Chomsky’s right: The New York Times’ latest big lie
More misleading half-truths from a paper too cowed by power and myth to tell the truth about U.S. foreign policy
Never before have I written a column concerning nothing more than a pair of quotation marks. Then again, never until now have I seen the power of punctuation so perniciously deployed.
It is not a new trick. Very popular in hackdom during the Cold War decades. Enclose something in quotation marks and all between them is instantly de-legitimized; no argument or explanation need be made. Here, try it:
“… the Cuban ‘doctors’ sent to Angola…”
Or: “… Soviet-made ‘farm equipment’ in Portugal since its 1974 revolution…”

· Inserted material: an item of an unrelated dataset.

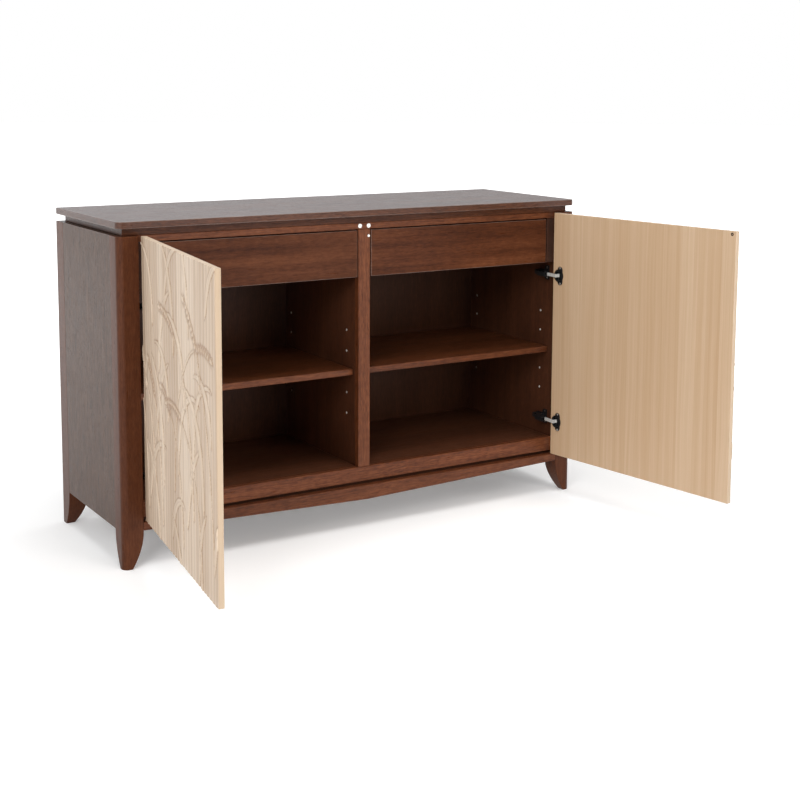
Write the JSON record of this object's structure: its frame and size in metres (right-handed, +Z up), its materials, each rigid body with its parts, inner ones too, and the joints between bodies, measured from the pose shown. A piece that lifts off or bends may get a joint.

Well, they were doctors and it was farm equipment. In the latter category I sat in a Soviet tractor out in the Portuguese vineyards, and damn it if the camponês did not find it useful.
In the end, this kind of thing is simply passive aggression, my least favorite neurosis. No one actively lies such that one can confront and reveal. It is lying by misleading and by implication, so sending us off full of groundless conviction and prejudice.
In this case, we have the irresponsible use of inverted commas, as the Brits say, to shape national opinion on a question of vital importance. The question is Iran. And now to the supine, corrupted and corrupting organ.
You have taken a wild guess, and you are right. We have our familiar problem with our friends on Eighth Avenue, the New York Times, faithful servants of the sanctioned orthodoxy. I give these folks an “A” for clever disguise this time, and I flunk them in the professional ethics class. Simply shameful, this round of reckless chicanery.